On the crypto-native side, the most important flows now run through regulated products:

  • Spot ETF flows — billions move through U.S. spot Bitcoin ETFs, and daily inflows or outflows can shift the tape before retail even wakes up.
  • Exchange reserves — when coins leave centralized exchanges, available supply tightens and prices often follow.
  • Regulatory headlines — one tweet from a senator or a major enforcement action can move the chart 5% before you finish your coffee.

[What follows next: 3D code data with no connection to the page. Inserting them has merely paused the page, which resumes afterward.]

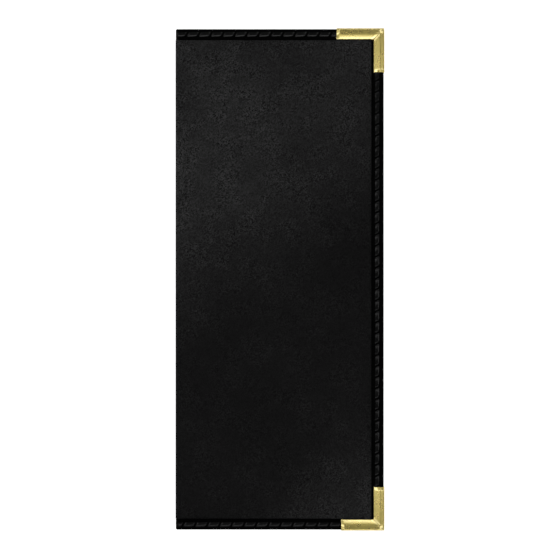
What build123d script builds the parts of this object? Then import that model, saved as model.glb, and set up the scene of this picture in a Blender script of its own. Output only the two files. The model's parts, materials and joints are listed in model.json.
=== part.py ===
from build123d import *
import os
from math import atan2, degrees, floor

# Tall booklet menu cover, closed and lying on its back face, in millimetres.
# X runs from the spine to the free edge, Y from foot to head, Z from the back face to the front face.
# Two padded leaves fold on the two long edges of a soft spine strip. Their other three edges are
# bound with a folded strip, stitched through, and capped with stamped brass corners.

# Menu sheet that each pocket takes, 4 1/4 by 11 inches
sheet_width = 107.95
sheet_length = 279.4
sheet_play = 0.4

# Plan of the cover
gutter = 6.05
side_border = 7.3
end_border = 6.1
panel_corner_radius = 1.0
board_corner_radius = 1.5

# Thickness of each layer of a leaf
cover_skin = 0.7
padding_foam = 1.0
stiff_board = 1.6
lining = 0.4
pocket_room = 0.3
pocket_film = 0.3
binding_strip = 0.6

# Forms of the layers
border_drop = 1.2
panel_edge_radius = 0.8
padding_edge_radius = 0.5
binding_fold_radius = 1.0
layer_fit = 0.1
binding_gap = 0.2
fold_land = 2.6
pocket_mouth = 8.0

# Clearances where the cover folds and closes
fold_gap = 0.2
leaf_gap = 0.3

# Stitches of flat waxed thread, each slanting a little across its seam. A first hole is measured
# from the spine on the head and foot seams, and from the middle of the free edge on that seam.
head_pitch = 7.0
foot_pitch = 7.1
fore_edge_pitch = 6.4
head_first_hole = 6.5
foot_first_hole = 4.3
fore_edge_hole = 0.9
stitch_space = 0.8
stitch_width = 2.1
stitch_rise = 0.5
stitch_tilt = 8.0
stitch_slant = 1.1
stitch_shoulder = 0.5
end_seam_inset = 2.9
side_seam_inset = 3.8

# Stamped brass corners
brass = 0.45
corner_panel_gap = 0.55
corner_crown = 0.25
corner_bend_ease = 0.2
corner_end_thickness = 0.25
corner_bevel_run = 1.2
head_corner_x = 28.0
head_corner_y = 25.8
foot_corner_x = 25.3
foot_corner_y = 25.4

# Overall plan
panel_width = gutter + sheet_width
panel_length = sheet_length + sheet_play
body_width = panel_width + side_border
body_length = panel_length + 2 * end_border

# Levels of the back leaf's raised panel, up from its outer face
panel_padding_low = cover_skin
panel_board_low = panel_padding_low + padding_foam
panel_lining_low = panel_board_low + stiff_board
panel_lining_high = panel_lining_low + lining
panel_film_low = panel_lining_high + pocket_room
panel_film_high = panel_film_low + pocket_film

# Levels of the back leaf's bound border
border_skin_low = border_drop + binding_strip
border_lining_low = border_skin_low + cover_skin
border_film_low = border_lining_low + lining
border_film_high = border_film_low + pocket_film
border_high = border_film_high + binding_strip

leaf_depth = max(panel_film_high, border_high + max(brass, stitch_rise))
closed_thickness = 2 * leaf_depth + leaf_gap

# Lines of the plan, with the origin under the middle of the closed cover
x_spine = -(body_width + brass) / 2
x_edge = x_spine + body_width
x_panel = x_spine + panel_width
y_edge = body_length / 2
y_panel = panel_length / 2
x_board_start = x_spine + fold_land + lining + layer_fit
x_board_end = x_panel - cover_skin - layer_fit
y_board = y_panel - cover_skin - layer_fit
binding_slot_radius = max(binding_fold_radius - binding_strip, 0.1)
x_layers_end = x_edge - binding_strip - binding_slot_radius
y_layers_end = y_edge - binding_strip - binding_slot_radius
x_binding = x_panel + binding_gap
y_binding = y_panel + binding_gap

# Levels of the spine's bound ends, in from its outer face, with the stitch flush with that face
spine_drop = stitch_rise
spine_skin_low = spine_drop + binding_strip
spine_lining_low = spine_skin_low + cover_skin
spine_lining_high = spine_lining_low + lining
spine_depth = spine_lining_high + binding_strip

# Height above the back face at which the spine's bound ends begin, on their outer face
mitre_start = border_drop + fold_gap

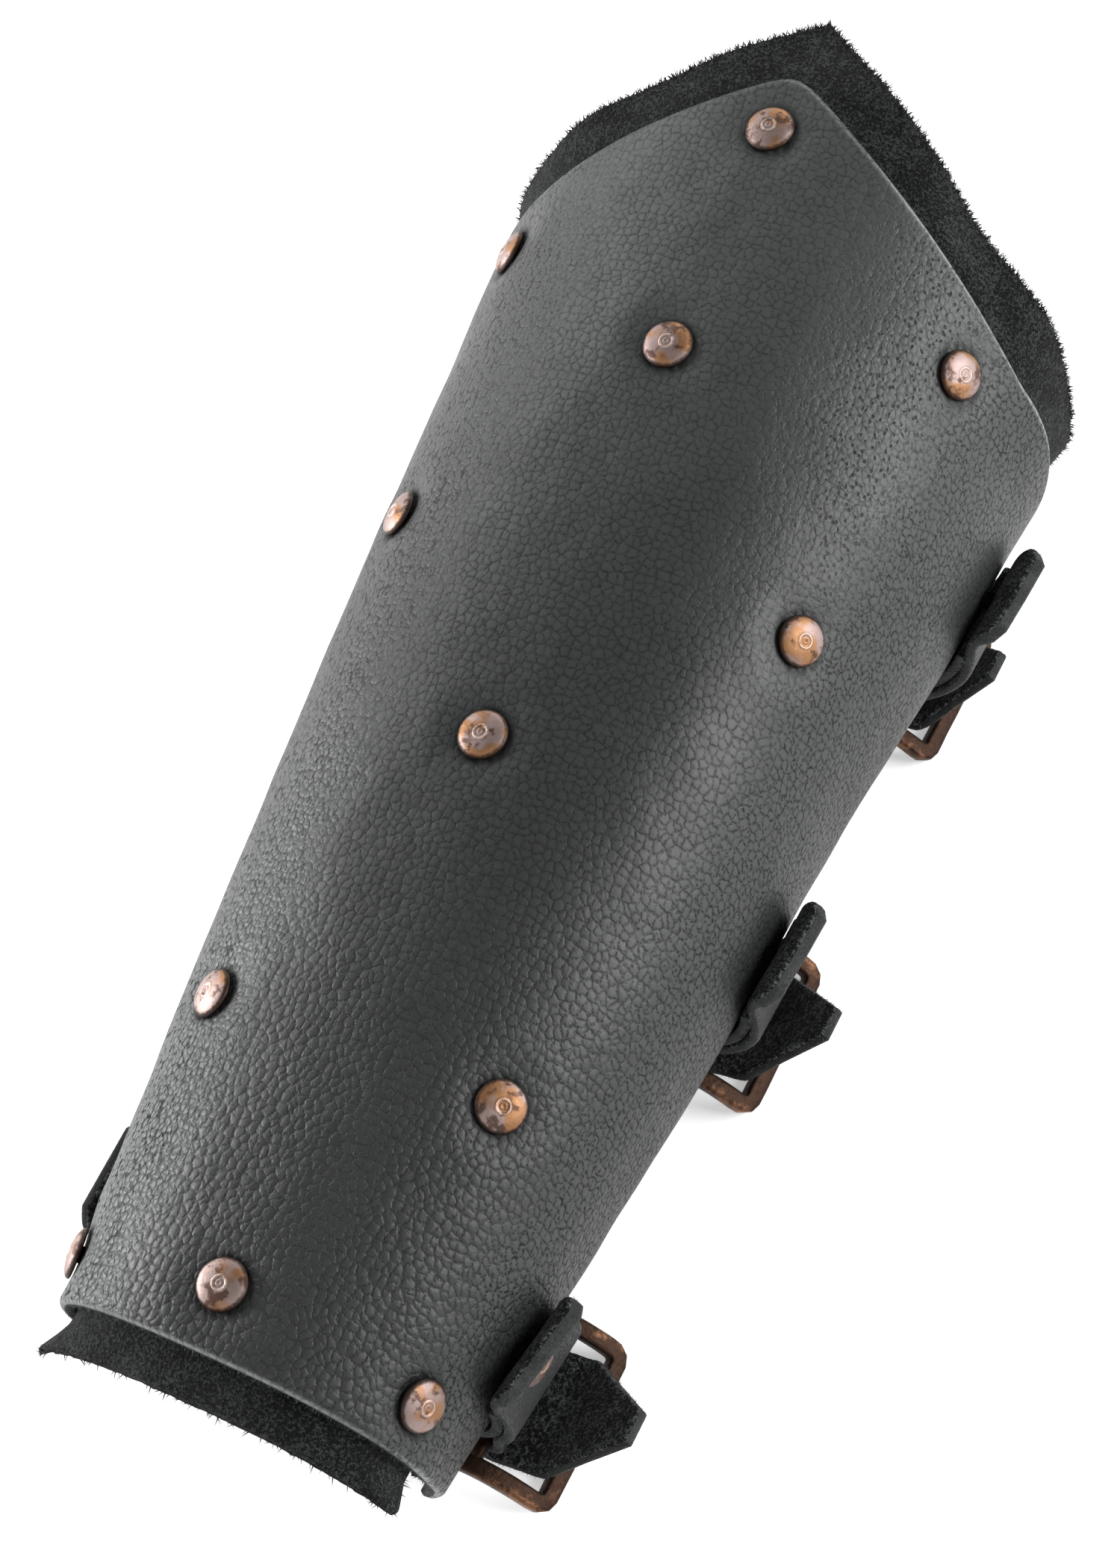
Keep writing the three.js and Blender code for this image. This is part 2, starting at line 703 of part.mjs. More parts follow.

How to Read a Bitcoin Candlestick Chart Without Lying to Yourself

Most retail traders stare at charts the way fortune-tellers stare at tea leaves. Don't be that person. A candlestick gives you four honest data points per timeframe: the open, high, low, and close. The body's color is just a label — green for "close above open," red for "close below." That's it. The rest is interpretation, and interpretation is where fortunes are made and lost.

Timeframes matter more than indicators

A 5-minute chart tells you what scalp traders are doing. The daily chart tells you what institutions are doing. The weekly chart tells you what the cycle is doing. If you trade the 5-minute thinking it's the weekly, you'll get wrecked. Always zoom out before zooming in, and never marry a position to a single timeframe.

Quick anatomy of a Bitcoin candle:

  • Body — the rectangle showing the open-to-close range.
  • Wick (or shadow) — the thin line showing the high and low extremes during the period.
  • Long upper wick — sellers rejected higher prices; often a bearish signal.
  • Long lower wick — buyers stepped in on the dip; often a bullish signal.
"The market is a voting machine in the short term and a weighing machine in the long term." — a maxim often attributed to Benjamin Graham, and it applies to Bitcoin more than almost anything else.

Common Mistakes When Tracking Bitcoin vs the Dollar

Even experienced traders fall into traps that cost real money. The most common? Staring at one exchange's price and assuming it's universal. BTC can trade $50 to $200 apart on Coinbase, Kraken, and Binance in volatile moments due to local liquidity, withdrawal fees, and order book depth. Always cross-check at least two reputable sources before reacting to a sudden move.

Another classic error: confusing price with value. A 10% drop doesn't mean Bitcoin is suddenly worth 10% less in the real world. It means the marginal buyer and seller agreed on a lower number today. The fundamentals — network hashrate, active addresses, developer activity — usually move far slower than the chart, and that's exactly why the chart can misprice them for weeks.

Watch out for these chart illusions:

  • Liquidation cascades — sudden vertical moves that look "real" but are really leveraged longs or shorts getting force-closed in a chain reaction.
  • Fake breakouts — price punches through resistance, lures breakout traders in, then snaps back inside the range.
  • Low-volume weekends — thin books exaggerate every tick and bait overconfident traders into oversized positions.

Key Takeaways

The Bitcoin-to-dollar chart is the most-watched graph in modern finance, and it rewards patience more than panic. Zoom out, respect the timeframe you're trading, and remember that volatility is the price of admission — not a sign that something is broken with the asset.

Whether you're a long-term holder checking in once a week or a day trader glued to the 15-minute, the same rules apply: trade the chart you see, not the chart you wish you saw, and never risk money you can't afford to lose. The candle doesn't care about your opinion — but with the right framework, you can stop arguing with it and start reading it.